Excerpt from a dataset:
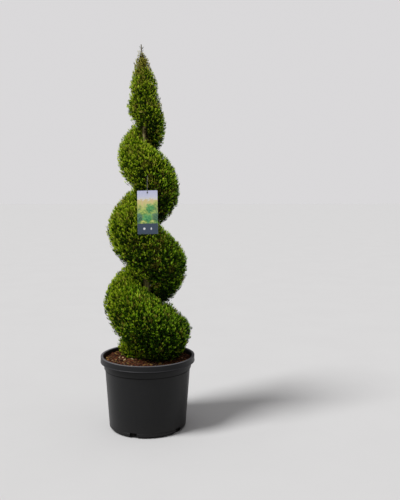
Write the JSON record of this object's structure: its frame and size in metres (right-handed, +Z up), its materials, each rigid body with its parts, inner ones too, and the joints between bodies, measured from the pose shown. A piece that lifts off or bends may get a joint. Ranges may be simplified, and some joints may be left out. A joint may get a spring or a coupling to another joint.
{
  "type": "spiral topiary",
  "caption": "Evergreen conifer clipped to a rising spiral of dense foliage round its trunk, ending in a spire, in a round nursery pot with a hanging label.",
  "frame": {"origin": "middle of the pot's underside, on the surface it stands on", "axes": "+Z up along the plant; the label hangs at the front, towards -Y; +X is to the viewer's right"},
  "size_m": [0.393, 0.393, 1.6],
  "materials": {
    "foliage": "dense short evergreen shoots, yellow-green at the tips and dark between them",
    "spire_foliage": "the same shoots with an olive brown tint towards the top",
    "bark": "thin tan bark in lengthwise strips",
    "pot": "black moulded plastic with a soft sheen",
    "soil": "moist red-brown bark and peat mix",
    "label": "printed card with a soft gloss",
    "thread": "thin pale thread"
  },
  "bodies": {
    "root": {"turn_1_left": "foliage", "turn_1_back": "foliage", "turn_1_right": "foliage", "turn_1_front": "foliage", "turn_2_left": "foliage", "turn_2_back": "foliage", "turn_2_right": "foliage", "turn_2_front": "foliage", "turn_3_left": "foliage", "turn_3_back": "foliage", "turn_3_right": "foliage", "turn_3_front": "foliage", "turn_4_left": "foliage", "turn_4_back": "foliage", "turn_4_right": "foliage", "turn_4_front": "foliage", "turn_5_left": "foliage", "turn_5_back": "foliage", "turn_5_right": "foliage", "trunk": "bark", "pot": "pot", "soil": "soil", "spire": "spire_foliage", "label": "label", "label_thread": "thread"}
  },
  "joints": []
}
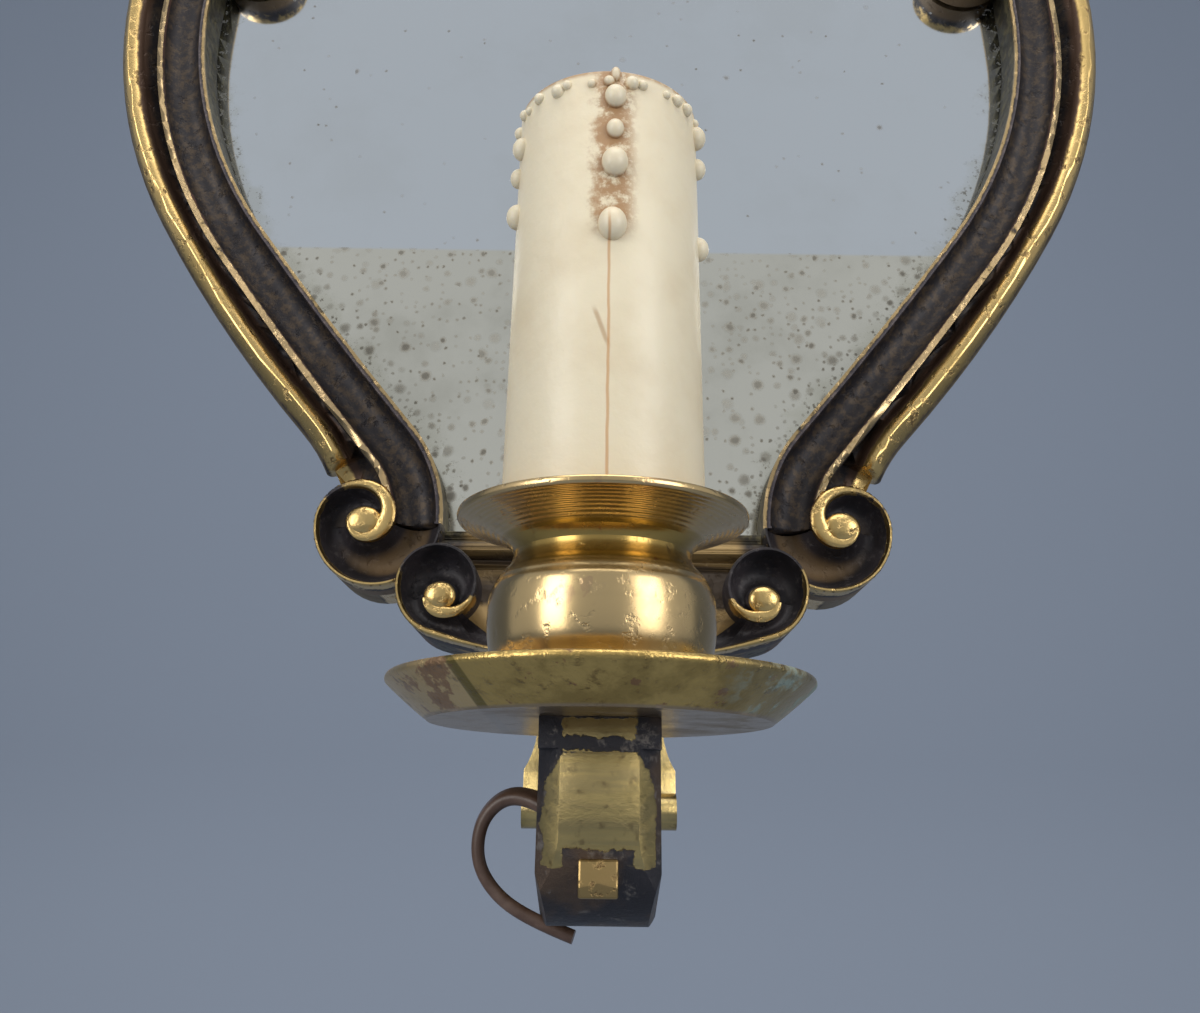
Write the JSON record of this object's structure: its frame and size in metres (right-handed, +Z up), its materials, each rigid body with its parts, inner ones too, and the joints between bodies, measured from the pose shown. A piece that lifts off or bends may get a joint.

- [Task requirements]: Give all the records again. Match them exactly.

- [Answer for this exercise]:
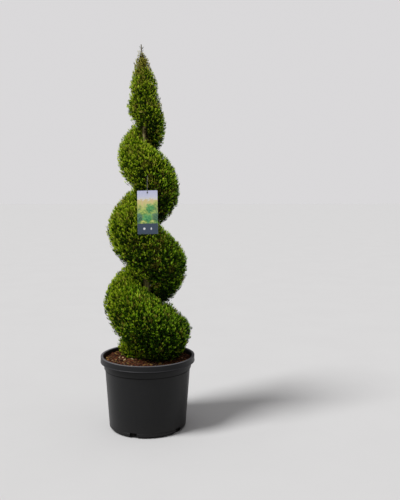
Write the JSON record of this object's structure: its frame and size in metres (right-handed, +Z up), its materials, each rigid body with its parts, inner ones too, and the joints between bodies, measured from the pose shown. A piece that lifts off or bends may get a joint. Ranges may be simplified, and some joints may be left out. A joint may get a spring or a coupling to another joint.
{
  "type": "spiral topiary",
  "caption": "Evergreen conifer clipped to a rising spiral of dense foliage round its trunk, ending in a spire, in a round nursery pot with a hanging label.",
  "frame": {"origin": "middle of the pot's underside, on the surface it stands on", "axes": "+Z up along the plant; the label hangs at the front, towards -Y; +X is to the viewer's right"},
  "size_m": [0.393, 0.393, 1.6],
  "materials": {
    "foliage": "dense short evergreen shoots, yellow-green at the tips and dark between them",
    "spire_foliage": "the same shoots with an olive brown tint towards the top",
    "bark": "thin tan bark in lengthwise strips",
    "pot": "black moulded plastic with a soft sheen",
    "soil": "moist red-brown bark and peat mix",
    "label": "printed card with a soft gloss",
    "thread": "thin pale thread"
  },
  "bodies": {
    "root": {"turn_1_left": "foliage", "turn_1_back": "foliage", "turn_1_right": "foliage", "turn_1_front": "foliage", "turn_2_left": "foliage", "turn_2_back": "foliage", "turn_2_right": "foliage", "turn_2_front": "foliage", "turn_3_left": "foliage", "turn_3_back": "foliage", "turn_3_right": "foliage", "turn_3_front": "foliage", "turn_4_left": "foliage", "turn_4_back": "foliage", "turn_4_right": "foliage", "turn_4_front": "foliage", "turn_5_left": "foliage", "turn_5_back": "foliage", "turn_5_right": "foliage", "trunk": "bark", "pot": "pot", "soil": "soil", "spire": "spire_foliage", "label": "label", "label_thread": "thread"}
  },
  "joints": []
}
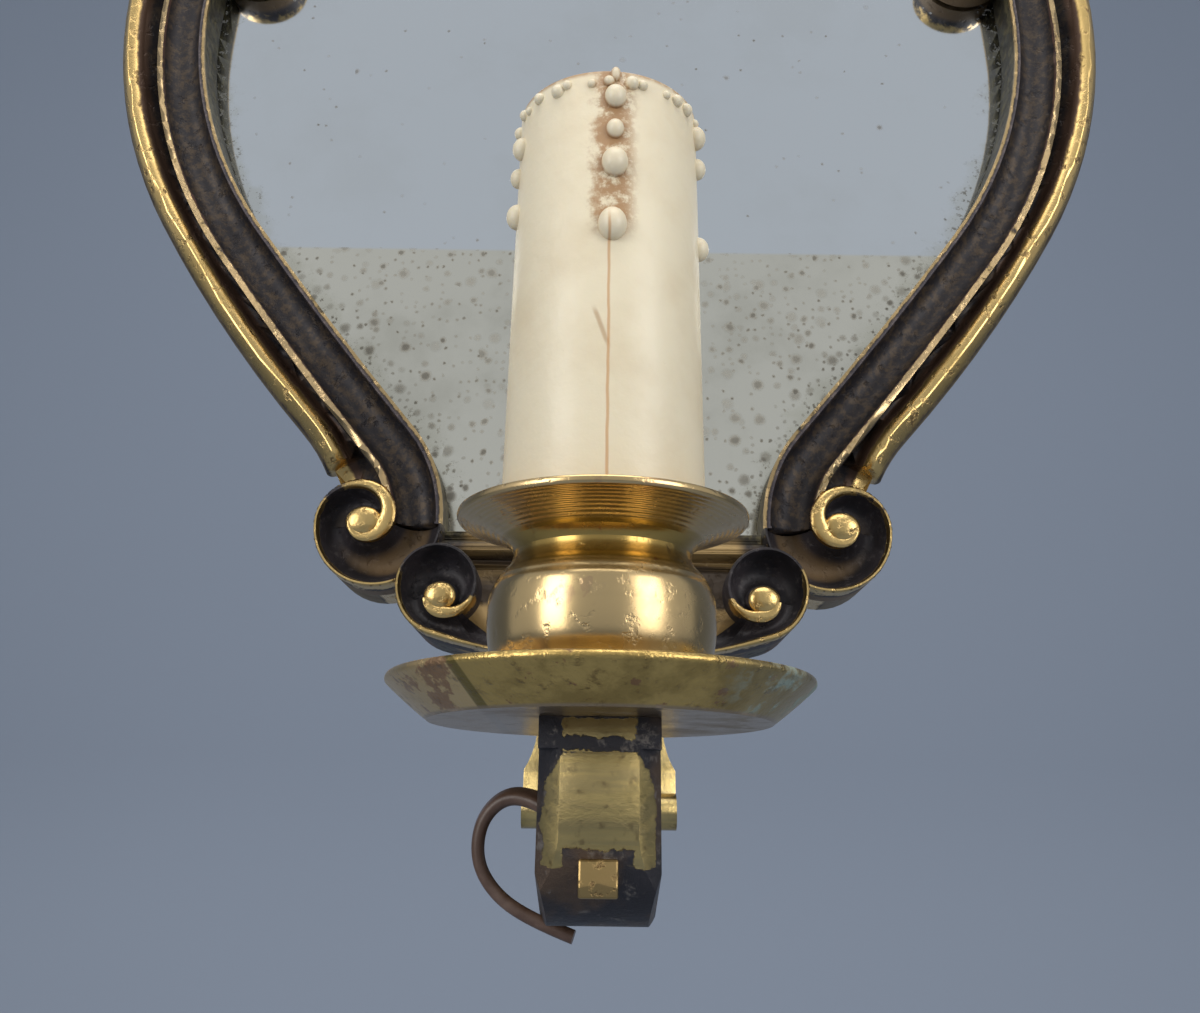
Write the JSON record of this object's structure: its frame and size in metres (right-handed, +Z up), its materials, each rigid body with its parts, inner ones too, and the joints between bodies, measured from the pose shown. A piece that lifts off or bends may get a joint.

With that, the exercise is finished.